Justin Cribbs, incumbent

Justin Cribbs
Councilmember Justin Cribbs
“I am running for reelection to City Council to serve my community and to represent the interests of all residents. I would be honored to continue working with the residents and city staff to improve the quality of life in Springfield. We’ve accomplished a lot over the last ten years since I’ve been on the Council, but there’s always more to do.

“The most important goal is an expansion of the wastewater treatment plant, as we are nearing capacity on this critical part of our infrastructure. We were able to reduce the millage rate this year, and I would love to reduce it further, while maintaining a fiscally responsible and balanced budget. I also look forward to proceeding with Ulmer Park renovations.

“I would like to see safety improvements to the intersection of Hwy. 21 Bypass and McCall Road. This dangerous intersection has become more congested due to the recent residential and commercial development near that intersection. Since Hwy. 21 is a state highway, and McCall Rd is a county road, the city doesn’t have much authority to do anything about it on our own. I hope we can work with GDOT and Effingham County to be able to get a traffic light or some other type of safety improvements there.”

“I would also like to improve the walkability of the city by adding sidewalks, crosswalks, and walking trails.”


Leah Perkins

“I am running for city council because I was born and raised in Springfield, Georgia, and I am deeply invested in the community's well-being and serving on city council is a way to contribute to the improvement and development of Springfield. I was also taught at a young age by my grandfather, James Terrell Webb and former Mayor of Springfield, to have a strong sense of civic duty and a desire to give back to my community. By serving the citizens for Springfield, Georgia I can give back to the place I call home, help the citizens’ voices be heard, and keep our city’s quality of life alive for its residents.

Leah Perkins
Leah Perkins
“Being involved in the City of Springfield is something I have always wanted to do. I have been on the Planning and Zoning Board for the past year and have enjoyed it and learned a lot. I want to continue to represent citizens in my city by addressing the unique needs and challenges of such a close-knit community. As a member of City Council, I would like to continue to foster economic growth by attracting new businesses, supporting local entrepreneurs, and creating jobs, while maintaining our sense of community. I would also like to increase civic participation and engagement within the community. This might include organizing town hall meetings, creating online platforms for feedback, or hosting community events. Finally, as a member of City Council, I would like to maintain Springfield’s small-town unique character and history by continuing to preserving historic buildings, implementing zoning regulations to maintain a certain aesthetics, or promoting cultural events and heritage tourism.

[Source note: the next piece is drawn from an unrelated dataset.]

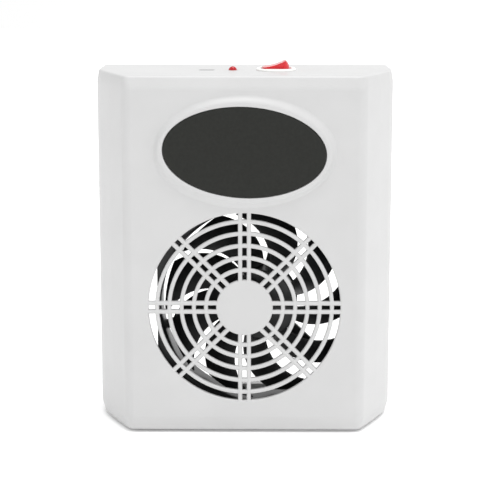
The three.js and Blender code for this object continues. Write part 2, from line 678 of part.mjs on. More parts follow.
// The rocker in its rest place: its left end is pressed in and its right end stands up.
// Its end faces are round about the pivot, so that they clear the well as it tips.
function switchRocker() {
  const reach = ROCKER_END_RADIUS;
  const cornerTurn = Math.asin(ROCKER_PRESSED_RISE / reach) + ROCKER_TILT;
  const cornerX = reach * Math.cos(cornerTurn);
  const cornerZ = reach * Math.sin(cornerTurn);
  const valley = cornerZ - cornerX * Math.tan(ROCKER_TILT);
  const section = new THREE.Shape();
  section.moveTo(-cornerX, cornerZ);
  section.quadraticCurveTo(-cornerX * 0.4, valley, 0, valley);
  section.quadraticCurveTo(cornerX * 0.4, valley, cornerX, cornerZ);
  section.lineTo(reach + 1, cornerZ - 1);
  section.lineTo(reach + 1, -1);
  section.lineTo(3.5, -5.2);
  section.lineTo(-3.5, -5.2);
  section.lineTo(-reach - 1, -1);
  section.lineTo(-reach - 1, cornerZ - 1);
  const profile = slabY(section, -ROCKER_HALF_WIDTH, ROCKER_HALF_WIDTH, 6);
  const ends = barY(0, 0, reach, -ROCKER_HALF_WIDTH - 1, ROCKER_HALF_WIDTH + 1, FINE);
  const round = barZ(0, 0, ROCKER_PLAN_RADIUS, -12, 12, MEDIUM);
  const trunnions = barY(0, 0, 1.15, -ROCKER_HALF_WIDTH - 1.1, ROCKER_HALF_WIDTH + 1.1, SMALL);
  const cavity = block([-2.2, -4, -8], [2.2, 4, -1.6]);
  const rocker = profile.intersect(ends).intersect(round).add(trunnions).subtract(cavity);
  const geometry = geometryOf(rocker);
  geometry.rotateY(-ROCKER_TILT);
  geometry.translate(SWITCH_X, CONTROL_Y, PIVOT_Z);
  return solid(geometry);
}

function switchTerminal(dx) {
  const x = SWITCH_X + dx;
  const top = TOP_Z - SWITCH_BARREL_DEPTH - 0.05;
  const blade = block([x - 0.4, CONTROL_Y - 2.4, top - 8], [x + 0.4, CONTROL_Y + 2.4, top]);
  const eye = new THREE.CylinderGeometry(0.9, 0.9, 4, SMALL);
  eye.rotateZ(Math.PI / 2);
  eye.translate(x, CONTROL_Y, top - 5.6);
  return blade.subtract(solid(eye));
}

function indicatorLed() {
  const radius = 2.45;
  const dome = TOP_Z + 2.1;
  const profile = [[0, dome - 8.6], [2.9, dome - 8.6], [2.9, dome - 7.6], [radius, dome - 7.6]];
  for (let i = 0; i <= 6; i += 1) {
    const turn = (i / 6) * (Math.PI / 2);
    profile.push([i === 6 ? 0 : radius * Math.cos(turn), dome - radius + radius * Math.sin(turn)]);
  }
  let lamp = turnedZ(profile, LED_X, CONTROL_Y);
  for (const x of [LED_X - 1.27, LED_X + 1.27]) {
    const low = [x - 0.25, CONTROL_Y - 0.25, BOARD.top + 0.05];
    lamp = lamp.add(block(low, [x + 0.25, CONTROL_Y + 0.25, dome - 8]));
  }
  return lamp;
}

function powerSocket() {
  const low = BOARD.top + 0.05;
  const high = TOP_Z - 0.9;
  const shell = slabZ(roundedRect(PORT_X, CONTROL_Y, 4.47, 1.6, 1.55), low, high);
  return shell.subtract(slabZ(roundedRect(PORT_X, CONTROL_Y, 4.15, 1.28, 1.25), low + 1, high + 1));
}

function socketTongue() {
  const low = BOARD.top + 1.35;
  const tongue = block([PORT_X - 3.3, CONTROL_Y - 0.35, low], [PORT_X + 3.3, CONTROL_Y + 0.35, TOP_Z - 2.1]);
  return tongue.add(block([PORT_X - 3.6, CONTROL_Y - 0.9, low], [PORT_X + 3.6, CONTROL_Y + 0.9, low + 1.8]));
}

function controlBoard() {
  const { x, width, depth, top, thickness } = BOARD;
  const plate = block([x - width / 2, CONTROL_Y - depth / 2, top - thickness],
    [x + width / 2, CONTROL_Y + depth / 2, top]);
  const holes = BOARD_SCREW_X.map((hx) => barZ(hx, CONTROL_Y, 1.5, top - 3, top + 1, SMALL));
  return plate.subtract(join(holes));
}

function boardScrew(x) {
  const seat = BOARD.top - BOARD.thickness - 0.05;
  return turnedZ([
    [0, seat - 1.3], [1.4, seat - 1.2], [2, seat - 0.7], [2, seat], [0.95, seat], [0.95, seat + 6.4],
    [0.4, seat + 7], [0, seat + 7],
  ], x, CONTROL_Y, SMALL);
}

function buildControls() {
  addNode('switch_body', switchBody(), whiteNylon);
  addNode('switch_rocker', switchRocker(), redPlastic);
  [-4.7, 4.7].forEach((dx, i) => addNode(`switch_terminal_${i + 1}`, switchTerminal(dx), brass));
  addNode('indicator_led', indicatorLed(), redPlastic);
  addNode('power_socket', powerSocket(), steel);
  addNode('socket_tongue', socketTongue(), blackPlastic);
  addNode('control_board', controlBoard(), greenBoard);
  BOARD_SCREW_X.forEach((x, i) => addNode(`board_screw_${i + 1}`, boardScrew(x), steel));
}

// ---------------------------------------------------------------- internal wires
// The fan's leads follow the upper strut, cross the frame's rear edge and rise to the board.
function fanLead(shift) {
  const angle = THREE.MathUtils.degToRad(STRUT_ANGLES[0]);
  const along = (radius, y) => [
    FAN_X + radius * Math.cos(angle) - shift * Math.sin(angle),
    y,
    FAN_Z + radius * Math.sin(angle) + shift * Math.cos(angle),
  ];
  const underBoard = BOARD.top - BOARD.thickness;
  return [
    along(14, FAN_BACK + 1.2),
    along(30, FAN_BACK + 1.3),
    along(48, FAN_BACK + 1.3),
    along(62, FAN_BACK + 1.6),
    [20 - shift, 4, 150],
    [6 - shift * 1.3, 6, 170],
    [-8 - shift * 1.5, 4, 184],
    [-12 - shift * 1.8, CONTROL_Y + 2, underBoard - 3],
    [-12 - shift * 1.8, CONTROL_Y + 2, underBoard - 0.4],
  ];
}

function switchLead(x, boardX, side) {
  const terminalZ = TOP_Z - SWITCH_BARREL_DEPTH - 8.5;
  const underBoard = BOARD.top - BOARD.thickness;
  return [
    [x, CONTROL_Y, terminalZ],
    [x - 0.6, CONTROL_Y + side, terminalZ - 4],
    [(x + boardX) / 2, CONTROL_Y + side * 3.5, terminalZ - 8],
    [boardX + 1, CONTROL_Y + side * 4.5, terminalZ - 3],
    [boardX, CONTROL_Y + side * 5, underBoard - 3],
    [boardX, CONTROL_Y + side * 5, underBoard - 0.4],
  ];
}

function buildWires() {
  const radius = 0.75;
  addNode('fan_wire_red', wire(fanLead(-1.1), radius), redWire);
  addNode('fan_wire_black', wire(fanLead(1.1), radius), blackWire);
  addNode('switch_wire_1', wire(switchLead(SWITCH_X - 4.7, -3, -1), radius), redWire);
  addNode('switch_wire_2', wire(switchLead(SWITCH_X + 4.7, -3, 1), radius), redWire);
}

buildHousing();
buildFan();
buildControls();
buildWires();

export default model;
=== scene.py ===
# %% [markdown]
# # A nail dust collector
#
# A white moulded housing stands on its lower edge. Dust is drawn in through the round grille
# in its front by a black axial fan, and leaves through the collar on its back, which takes a
# dust bag. A round rocker switch, a small red lamp and a low-voltage socket sit on the top.
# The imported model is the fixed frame: every piece made here goes where that model says.

# %% Load the frame
import json
import math

import bmesh
import bpy
from mathutils import Matrix, Vector

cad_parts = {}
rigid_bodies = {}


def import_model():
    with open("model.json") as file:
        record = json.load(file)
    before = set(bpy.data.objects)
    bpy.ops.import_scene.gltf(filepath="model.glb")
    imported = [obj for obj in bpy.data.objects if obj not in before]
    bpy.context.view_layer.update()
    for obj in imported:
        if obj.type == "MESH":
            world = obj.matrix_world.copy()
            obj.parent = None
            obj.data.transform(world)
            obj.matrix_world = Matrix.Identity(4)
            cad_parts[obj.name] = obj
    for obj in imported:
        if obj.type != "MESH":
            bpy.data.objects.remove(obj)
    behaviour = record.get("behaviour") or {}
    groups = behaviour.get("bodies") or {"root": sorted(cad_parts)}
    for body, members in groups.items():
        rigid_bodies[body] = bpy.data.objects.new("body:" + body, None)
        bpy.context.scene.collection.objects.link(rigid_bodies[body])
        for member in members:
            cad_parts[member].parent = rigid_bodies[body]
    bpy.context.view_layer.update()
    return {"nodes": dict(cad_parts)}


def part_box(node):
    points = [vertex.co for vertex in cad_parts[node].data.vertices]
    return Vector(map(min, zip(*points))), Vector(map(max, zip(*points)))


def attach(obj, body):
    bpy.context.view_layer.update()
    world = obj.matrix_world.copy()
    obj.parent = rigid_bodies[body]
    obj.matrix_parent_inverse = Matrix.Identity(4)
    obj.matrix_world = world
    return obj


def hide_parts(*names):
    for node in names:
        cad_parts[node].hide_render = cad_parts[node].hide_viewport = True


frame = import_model()
nodes = frame["nodes"]
MM = 0.001
print("nodes in the frame:", len(nodes))

# %% [markdown]
# ## Working with one object at a time
#
# Every edit starts the same way: deselect everything, select the one object, enter edit mode.
# Parts of a mesh are then picked by where they are or which way they face, as the eye does it
# by hand. Small helpers keep those steps short, and all of them take millimetres.

# %% Selection helpers
def only(*chosen):
    """Selects these objects alone and makes the last one active."""
    for other in bpy.context.view_layer.objects:
        other.select_set(False)
    for item in chosen:
        item.select_set(True)
    bpy.context.view_layer.objects.active = chosen[-1]
    return chosen[-1]


def edit(item):
    """Opens an object in edit mode with all of it selected."""
    only(item)
    bpy.ops.object.mode_set(mode="EDIT")
    bpy.ops.mesh.select_all(action="SELECT")


def leave():
    """Back to object mode."""
    bpy.ops.object.mode_set(mode="OBJECT")


def choose(item, kind, test):
    """Selects, in edit mode, only the parts whose middle (mm) and normal pass a test."""
    bpy.ops.mesh.select_mode(type=kind)
    bpy.ops.mesh.select_all(action="DESELECT")
    mesh = bmesh.from_edit_mesh(item.data)
    if kind == "EDGE":
        parts = [(e, (e.verts[0].co + e.verts[1].co) / 2, e.verts[0].normal) for e in mesh.edges]
    else:
        parts = [(f, f.calc_center_median(), f.normal) for f in mesh.faces]
    found = 0
    for part, middle, normal in parts:
        if test(middle / MM, normal):
            part.select_set(True)
            found += 1
    bmesh.update_edit_mesh(item.data)
    return found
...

“I believe the current council has met and dealt with issues adequately but I would like to address the specific issue of preparing for the anticipated growth of our county and city while still preserving our “small-town” sense of community and our historical heritage.”


Steve Shealy, incumbent

“My family relocated to Springfield from Savannah over 30 years ago. My three children were raised here, and I now have grandchildren being raised in Springfield. The quality of life we experienced and continue to experience is second to none. No other place I’d rather live. Springfield has given my family much, I serve to give back, no other reason.

Steve Shealy
Steve Shealy
“Since I already serve on the city council, there are many issues that are important to me. I am very proud of our police department, our city manager, our administrative team, and our public works team. Are they perfect? No. However, all give their best for our city. I want our city to give its best to them. Competitive benefits, competitive compensation, strong leadership and consistency in such, will only lend to greater job satisfaction for our team. It is extremely important that we continue to employ and retain what we already have, the cream of the crop.

“We must be cautious with our growth. Our ordinances must be current and make sense for today/tomorrow but our government needs to remain small. Constant evaluating and smart planning will prepare us for a successful future.”


Gary Weitman, incumbent

“I have been on City Council this time since 2010. I also served two terms in the 1970s. In the seventies, we had no city manager. The mayor, council, and city clerk handled all the city business. Springfield wasn’t growing much at this time and everyone in the city knew each other. Now with growth, it is a whole new ballgame. I say all of this to tell you why I am running for City Council again.

“With a good city manager and staff, we have been able to handle the growth in an organized way. I have been on City Council during this growth. It helps to see where we were and now where we are. It helps to have the experience and insight to see where we need to go in the future. I feel that with my experience I make a great candidate for City Council.

“One of the most important goals for the city is to make sure our staff is the best they can be. We need to hire a qualified public works director. This is challenging to find the right person within a salary range the City can afford. This is on the top of my list to accomplish.

Gary Weitman
Gary Weitman
“Water and sewage – This is a goal which we have plans. Water is fairly easy to deal with. Sewage is more costly and technical. We are in the process of expanding our treatment plant and other improvements to make sure we have the capacity for future growth.

“With the Hyundai Plant coming to Bryan County, we will be seeing growth. Our county and cities should be getting more help financially. The state is in a great position to help us with this.  Our council will be in touch with our representatives.”